→ **Exercise aim**:
Reproduce the listing below without any change.

→ **Data extract**:
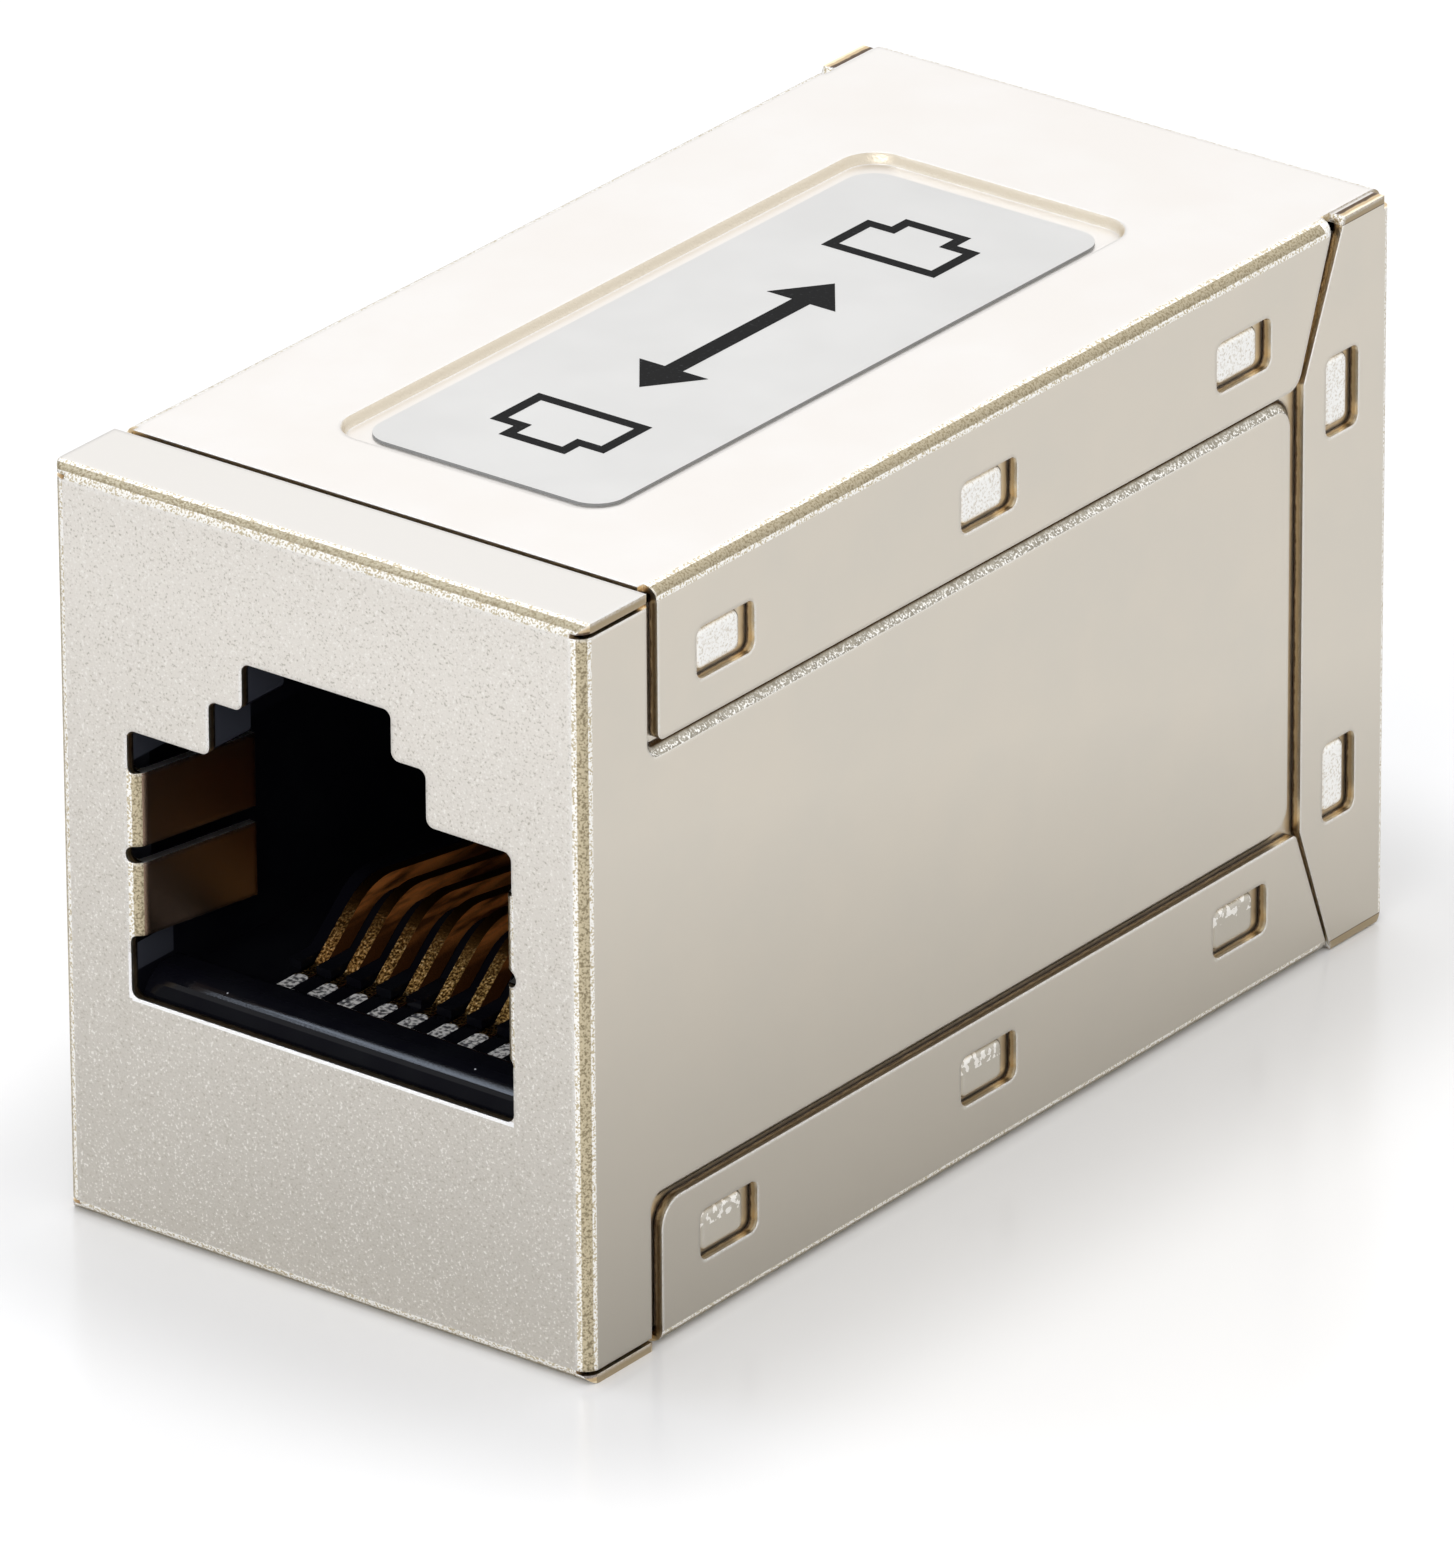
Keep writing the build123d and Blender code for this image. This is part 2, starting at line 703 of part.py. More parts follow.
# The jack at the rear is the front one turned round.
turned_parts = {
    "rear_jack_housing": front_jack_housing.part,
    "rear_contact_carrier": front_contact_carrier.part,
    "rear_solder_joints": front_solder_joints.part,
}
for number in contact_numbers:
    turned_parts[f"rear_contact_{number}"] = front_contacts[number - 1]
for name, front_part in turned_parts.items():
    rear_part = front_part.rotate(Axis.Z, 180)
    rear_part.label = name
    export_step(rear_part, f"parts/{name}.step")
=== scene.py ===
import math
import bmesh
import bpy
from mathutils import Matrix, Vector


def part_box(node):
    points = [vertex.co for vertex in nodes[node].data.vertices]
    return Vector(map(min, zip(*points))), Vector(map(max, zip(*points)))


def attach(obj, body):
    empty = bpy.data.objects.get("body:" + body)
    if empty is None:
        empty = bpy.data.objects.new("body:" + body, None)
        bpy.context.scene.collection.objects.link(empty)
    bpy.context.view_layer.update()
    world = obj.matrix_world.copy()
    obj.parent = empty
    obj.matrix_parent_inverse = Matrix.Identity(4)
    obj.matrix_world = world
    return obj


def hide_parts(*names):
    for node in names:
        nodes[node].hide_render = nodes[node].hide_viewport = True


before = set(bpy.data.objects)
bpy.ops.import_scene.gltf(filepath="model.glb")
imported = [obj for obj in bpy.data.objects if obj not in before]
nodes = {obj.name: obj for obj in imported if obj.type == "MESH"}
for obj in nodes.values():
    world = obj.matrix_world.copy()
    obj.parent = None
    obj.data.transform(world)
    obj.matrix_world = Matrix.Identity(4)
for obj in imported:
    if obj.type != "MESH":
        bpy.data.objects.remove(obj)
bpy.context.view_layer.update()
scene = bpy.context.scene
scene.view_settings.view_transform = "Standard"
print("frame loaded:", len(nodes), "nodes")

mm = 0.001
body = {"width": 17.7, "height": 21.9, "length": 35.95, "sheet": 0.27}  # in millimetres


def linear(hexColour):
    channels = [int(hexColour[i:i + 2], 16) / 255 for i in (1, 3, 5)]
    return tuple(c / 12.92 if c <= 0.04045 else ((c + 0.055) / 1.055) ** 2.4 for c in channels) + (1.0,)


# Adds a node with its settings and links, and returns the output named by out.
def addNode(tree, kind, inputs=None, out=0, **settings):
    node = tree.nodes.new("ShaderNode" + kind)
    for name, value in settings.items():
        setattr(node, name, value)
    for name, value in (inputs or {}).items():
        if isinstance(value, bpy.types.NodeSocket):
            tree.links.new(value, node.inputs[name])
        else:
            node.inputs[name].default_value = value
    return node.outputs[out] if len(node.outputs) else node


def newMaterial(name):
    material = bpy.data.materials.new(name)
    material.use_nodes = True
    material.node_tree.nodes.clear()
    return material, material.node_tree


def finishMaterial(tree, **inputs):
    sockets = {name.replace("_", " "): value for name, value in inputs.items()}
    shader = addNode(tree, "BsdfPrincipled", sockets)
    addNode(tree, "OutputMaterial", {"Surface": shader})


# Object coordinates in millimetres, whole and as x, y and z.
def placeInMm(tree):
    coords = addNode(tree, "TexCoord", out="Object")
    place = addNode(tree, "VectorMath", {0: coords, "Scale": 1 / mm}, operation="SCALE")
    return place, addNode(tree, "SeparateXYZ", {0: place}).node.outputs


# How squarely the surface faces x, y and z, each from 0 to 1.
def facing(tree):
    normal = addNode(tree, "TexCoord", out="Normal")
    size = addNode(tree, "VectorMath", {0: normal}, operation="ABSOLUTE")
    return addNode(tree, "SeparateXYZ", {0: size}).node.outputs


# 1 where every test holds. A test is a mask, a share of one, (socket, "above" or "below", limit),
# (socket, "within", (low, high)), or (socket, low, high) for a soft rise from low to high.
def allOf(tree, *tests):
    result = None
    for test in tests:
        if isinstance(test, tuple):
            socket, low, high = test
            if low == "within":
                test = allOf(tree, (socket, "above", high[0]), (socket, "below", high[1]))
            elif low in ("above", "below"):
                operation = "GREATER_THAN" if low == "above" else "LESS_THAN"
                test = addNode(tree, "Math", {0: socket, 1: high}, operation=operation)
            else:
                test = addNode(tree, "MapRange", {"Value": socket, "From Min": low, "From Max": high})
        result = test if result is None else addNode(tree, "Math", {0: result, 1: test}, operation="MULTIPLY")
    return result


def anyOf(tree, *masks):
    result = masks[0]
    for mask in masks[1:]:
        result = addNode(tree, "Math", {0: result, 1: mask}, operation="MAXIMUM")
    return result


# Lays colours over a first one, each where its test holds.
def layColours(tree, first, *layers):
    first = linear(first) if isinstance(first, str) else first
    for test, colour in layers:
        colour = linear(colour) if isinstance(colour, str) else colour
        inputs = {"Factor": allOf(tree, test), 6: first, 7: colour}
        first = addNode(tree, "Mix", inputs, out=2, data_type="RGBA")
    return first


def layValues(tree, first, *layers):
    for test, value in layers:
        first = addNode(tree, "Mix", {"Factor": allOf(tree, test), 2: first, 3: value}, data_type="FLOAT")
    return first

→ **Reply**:
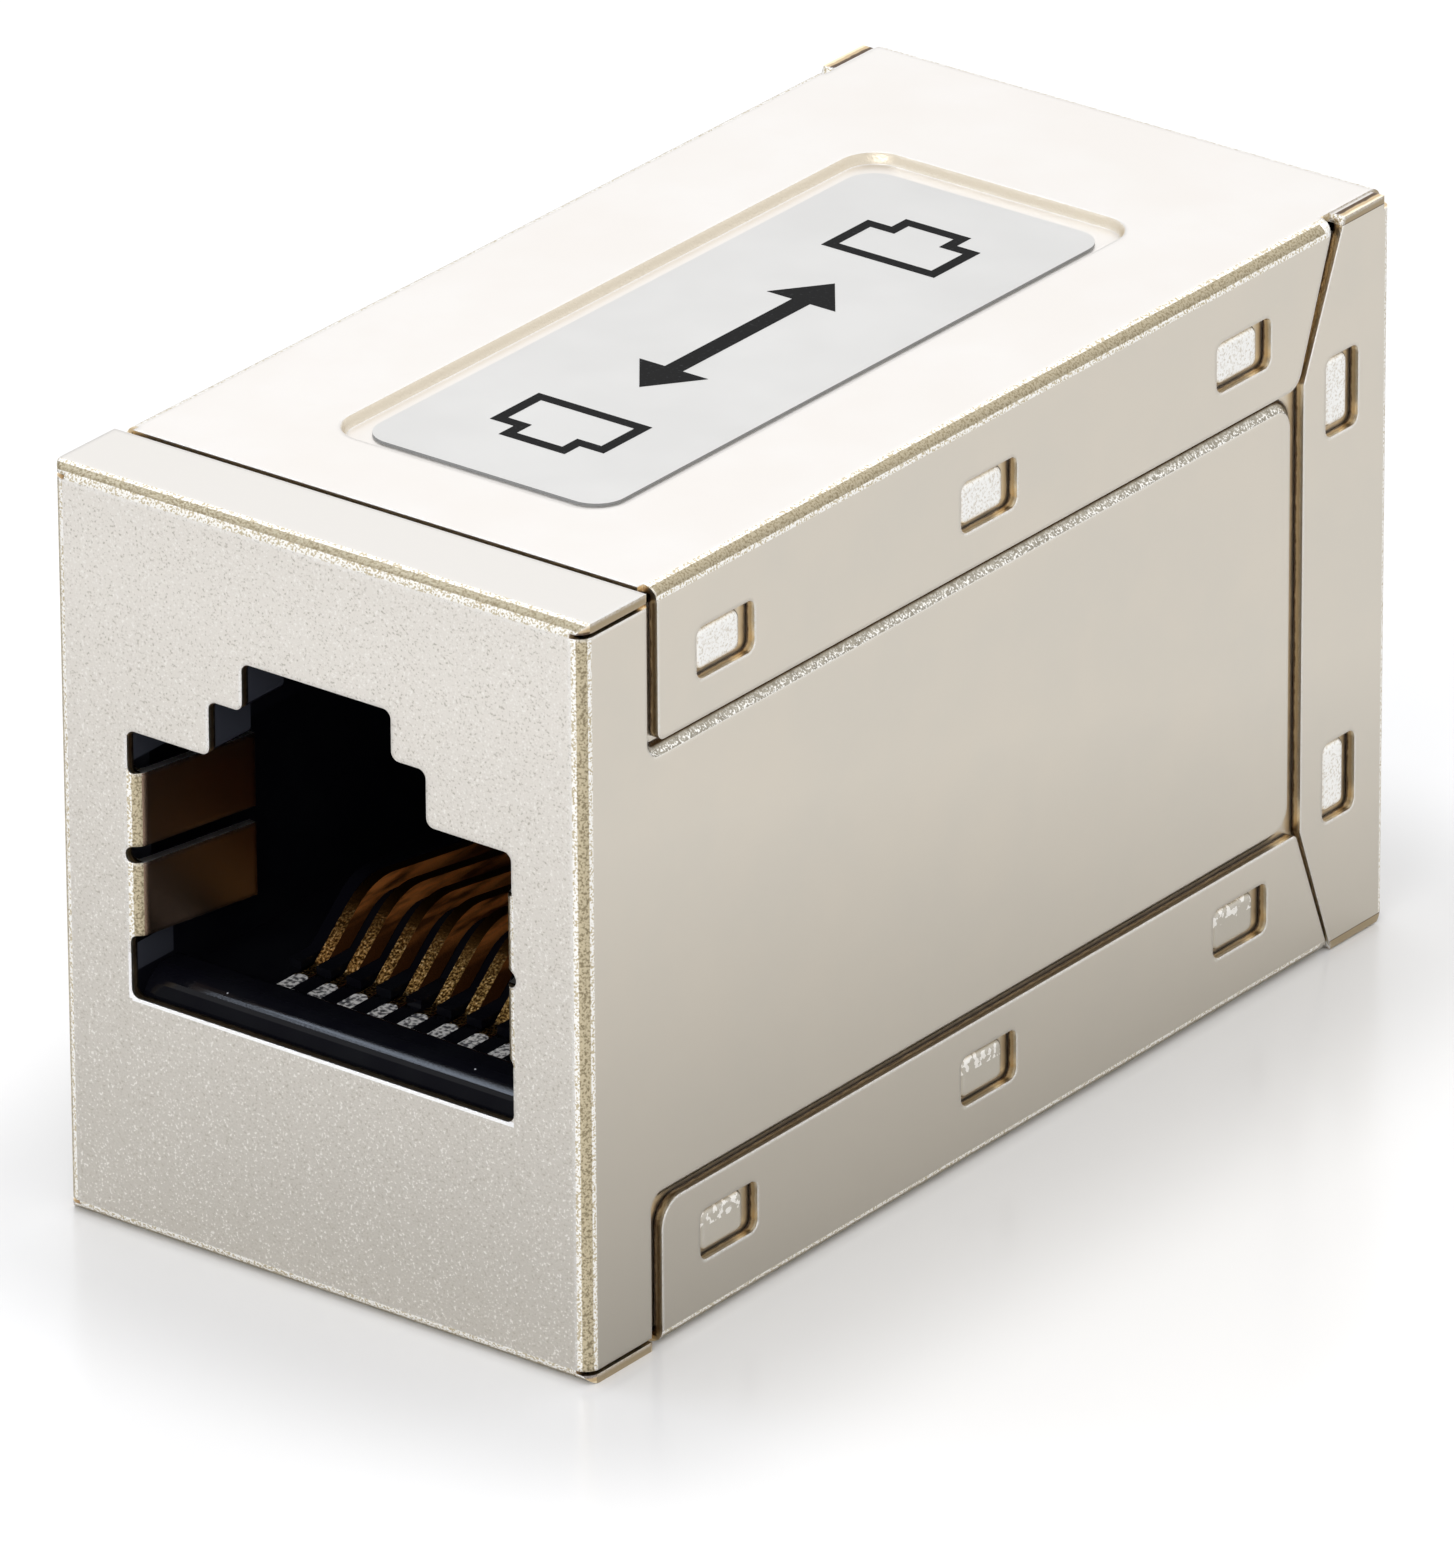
Keep writing the build123d and Blender code for this image. This is part 2, starting at line 703 of part.py. More parts follow.
# The jack at the rear is the front one turned round.
turned_parts = {
    "rear_jack_housing": front_jack_housing.part,
    "rear_contact_carrier": front_contact_carrier.part,
    "rear_solder_joints": front_solder_joints.part,
}
for number in contact_numbers:
    turned_parts[f"rear_contact_{number}"] = front_contacts[number - 1]
for name, front_part in turned_parts.items():
    rear_part = front_part.rotate(Axis.Z, 180)
    rear_part.label = name
    export_step(rear_part, f"parts/{name}.step")
=== scene.py ===
import math
import bmesh
import bpy
from mathutils import Matrix, Vector


def part_box(node):
    points = [vertex.co for vertex in nodes[node].data.vertices]
    return Vector(map(min, zip(*points))), Vector(map(max, zip(*points)))


def attach(obj, body):
    empty = bpy.data.objects.get("body:" + body)
    if empty is None:
        empty = bpy.data.objects.new("body:" + body, None)
        bpy.context.scene.collection.objects.link(empty)
    bpy.context.view_layer.update()
    world = obj.matrix_world.copy()
    obj.parent = empty
    obj.matrix_parent_inverse = Matrix.Identity(4)
    obj.matrix_world = world
    return obj


def hide_parts(*names):
    for node in names:
        nodes[node].hide_render = nodes[node].hide_viewport = True


before = set(bpy.data.objects)
bpy.ops.import_scene.gltf(filepath="model.glb")
imported = [obj for obj in bpy.data.objects if obj not in before]
nodes = {obj.name: obj for obj in imported if obj.type == "MESH"}
for obj in nodes.values():
    world = obj.matrix_world.copy()
    obj.parent = None
    obj.data.transform(world)
    obj.matrix_world = Matrix.Identity(4)
for obj in imported:
    if obj.type != "MESH":
        bpy.data.objects.remove(obj)
bpy.context.view_layer.update()
scene = bpy.context.scene
scene.view_settings.view_transform = "Standard"
print("frame loaded:", len(nodes), "nodes")

mm = 0.001
body = {"width": 17.7, "height": 21.9, "length": 35.95, "sheet": 0.27}  # in millimetres


def linear(hexColour):
    channels = [int(hexColour[i:i + 2], 16) / 255 for i in (1, 3, 5)]
    return tuple(c / 12.92 if c <= 0.04045 else ((c + 0.055) / 1.055) ** 2.4 for c in channels) + (1.0,)


# Adds a node with its settings and links, and returns the output named by out.
def addNode(tree, kind, inputs=None, out=0, **settings):
    node = tree.nodes.new("ShaderNode" + kind)
    for name, value in settings.items():
        setattr(node, name, value)
    for name, value in (inputs or {}).items():
        if isinstance(value, bpy.types.NodeSocket):
            tree.links.new(value, node.inputs[name])
        else:
            node.inputs[name].default_value = value
    return node.outputs[out] if len(node.outputs) else node


def newMaterial(name):
    material = bpy.data.materials.new(name)
    material.use_nodes = True
    material.node_tree.nodes.clear()
    return material, material.node_tree


def finishMaterial(tree, **inputs):
    sockets = {name.replace("_", " "): value for name, value in inputs.items()}
    shader = addNode(tree, "BsdfPrincipled", sockets)
    addNode(tree, "OutputMaterial", {"Surface": shader})


# Object coordinates in millimetres, whole and as x, y and z.
def placeInMm(tree):
    coords = addNode(tree, "TexCoord", out="Object")
    place = addNode(tree, "VectorMath", {0: coords, "Scale": 1 / mm}, operation="SCALE")
    return place, addNode(tree, "SeparateXYZ", {0: place}).node.outputs


# How squarely the surface faces x, y and z, each from 0 to 1.
def facing(tree):
    normal = addNode(tree, "TexCoord", out="Normal")
    size = addNode(tree, "VectorMath", {0: normal}, operation="ABSOLUTE")
    return addNode(tree, "SeparateXYZ", {0: size}).node.outputs


# 1 where every test holds. A test is a mask, a share of one, (socket, "above" or "below", limit),
# (socket, "within", (low, high)), or (socket, low, high) for a soft rise from low to high.
def allOf(tree, *tests):
    result = None
    for test in tests:
        if isinstance(test, tuple):
            socket, low, high = test
            if low == "within":
                test = allOf(tree, (socket, "above", high[0]), (socket, "below", high[1]))
            elif low in ("above", "below"):
                operation = "GREATER_THAN" if low == "above" else "LESS_THAN"
                test = addNode(tree, "Math", {0: socket, 1: high}, operation=operation)
            else:
                test = addNode(tree, "MapRange", {"Value": socket, "From Min": low, "From Max": high})
        result = test if result is None else addNode(tree, "Math", {0: result, 1: test}, operation="MULTIPLY")
    return result


def anyOf(tree, *masks):
    result = masks[0]
    for mask in masks[1:]:
        result = addNode(tree, "Math", {0: result, 1: mask}, operation="MAXIMUM")
    return result


# Lays colours over a first one, each where its test holds.
def layColours(tree, first, *layers):
    first = linear(first) if isinstance(first, str) else first
    for test, colour in layers:
        colour = linear(colour) if isinstance(colour, str) else colour
        inputs = {"Factor": allOf(tree, test), 6: first, 7: colour}
        first = addNode(tree, "Mix", inputs, out=2, data_type="RGBA")
    return first


def layValues(tree, first, *layers):
    for test, value in layers:
        first = addNode(tree, "Mix", {"Factor": allOf(tree, test), 2: first, 3: value}, data_type="FLOAT")
    return first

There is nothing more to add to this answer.